FALLOWS: I thought those were valuable speeches. And assuming, as we probably can, that it will be Governor Romney against President Obama this fall, I thought those speeches were illustrative and worth reading in two ways. One is the clips you just played showed that what the election will probably turn on, which is the ancestral question of are you better off than you were four years ago, as Ronald Reagan famously asked in 1980, that mainly turns in the economy, and the two candidates made their pitches about whether things are getting better or worse.

But the more interesting parts of the speeches, I thought, were their foreshadowings of what would come after that. Well, President Obama was making a more fleshed-out version than he sometimes does of how he would try to use governmental power harnessed with private initiative to restore the economy in another four years, and Governor Romney was making his contrary case. So I think these are worth reading as barometers to the next few months but also the next four years.

SULLIVAN: Well, also earlier this week, President Obama spoke about the Supreme Court's argument against his health care plan. He said that the laws overturning would be unprecedented. And he even invoked some of the language that we often hear from conservatives regarding unelected judges making changes to the law. Now he's since clarified these remarks a bit, but they really took many people by surprise.

FALLOWS: I think Barack Obama, as a former constitutional law teacher, recognized even as the words were coming out of his mouth that unelected judges was not a good thing for him to be saying.
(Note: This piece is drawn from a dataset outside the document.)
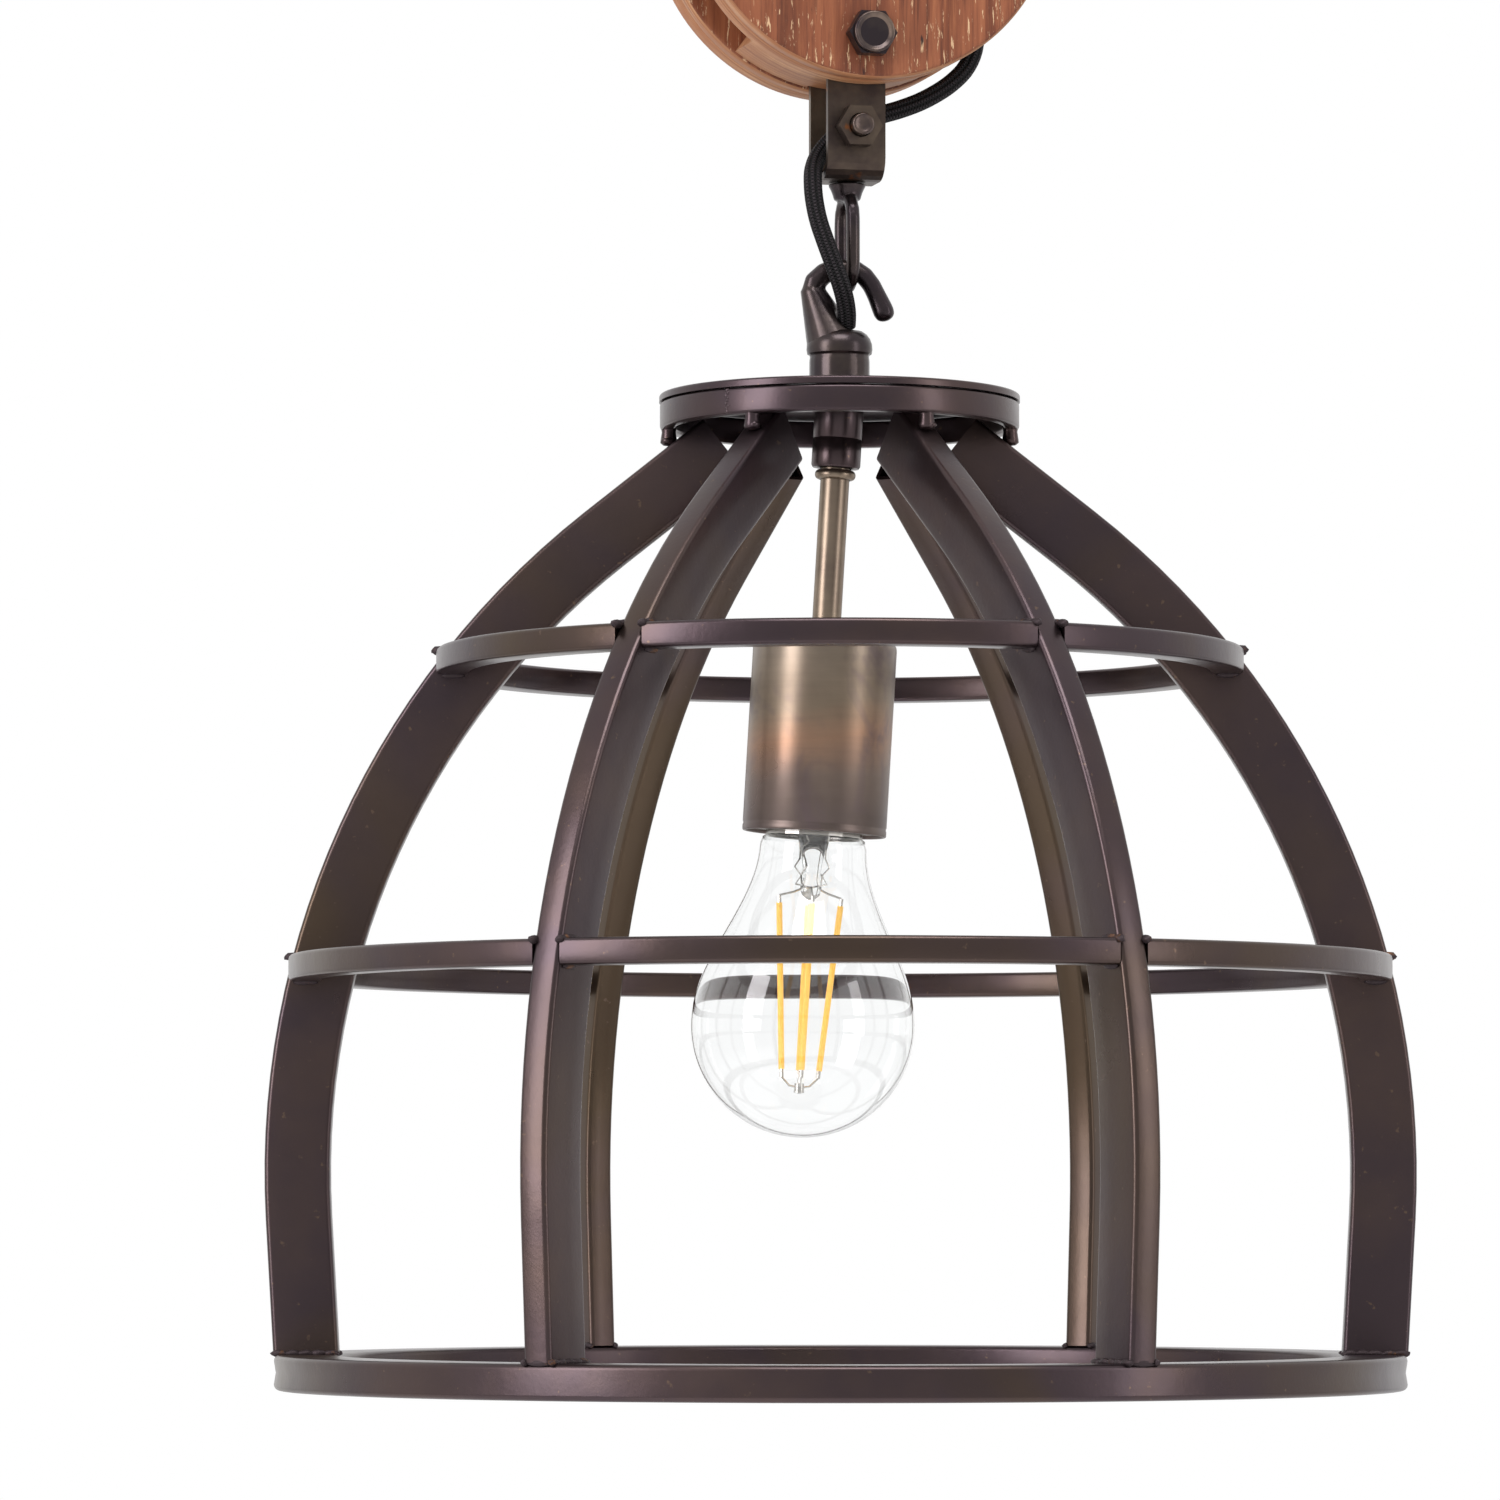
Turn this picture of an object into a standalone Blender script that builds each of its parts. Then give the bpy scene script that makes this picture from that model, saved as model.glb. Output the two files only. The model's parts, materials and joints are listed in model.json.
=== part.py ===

After all, the federal judiciary is, by definition, unelected. And for a long time, we've accepted that it has final jurisdiction over what the Congress and the president do. But the other part of his argument, saying that if the Supreme Court rules against the health care bill or the individual mandate provision that that would have sweeping implications, I think there is more substance behind what he was saying there.

Without going into all the details, he alluded to the Lochner case of 1905, back when the Supreme Court said that Congress and the states had no business whatsoever interfering in private commerce. And to go back to that would be quite a change in judicial, president and actual economic activity.

SULLIVAN: Well, I want to ask you, Jim, since you've been out of the country for a month, what is the view like from the outside of the American political situation?

FALLOWS: Australia, where I've been, has its own histrionic parliamentary politics that they often feel somewhat embarrassed about themselves. But I think there is not just in the Democratic world, in a lot of the world, there is some consternation about the nature of this year's presidential cycle in the United States of so much money, so much press attention, so much bad feeling, so much histrionics about things that probably will not be the (unintelligible) of whichever person is the president next year for his actual governing and don't seem that connected to the affairs of the larger world.

And the only thing I can say in defense of American politics as seen from the outside is the - some of the governing spectacle we've seen in China over the last month or so is less transparent, more unpredictable and even further divorced from their fundamental problems, but they are a Communist Party, a dictatorship, so we should aspire to a higher standard.

SULLIVAN: James Fallows is national correspondent with The Atlantic. You can read his blog at jamesfallows.theatlantic.com. And his new book "China Airborne" will be released next month. Jim, it's so great to have you back.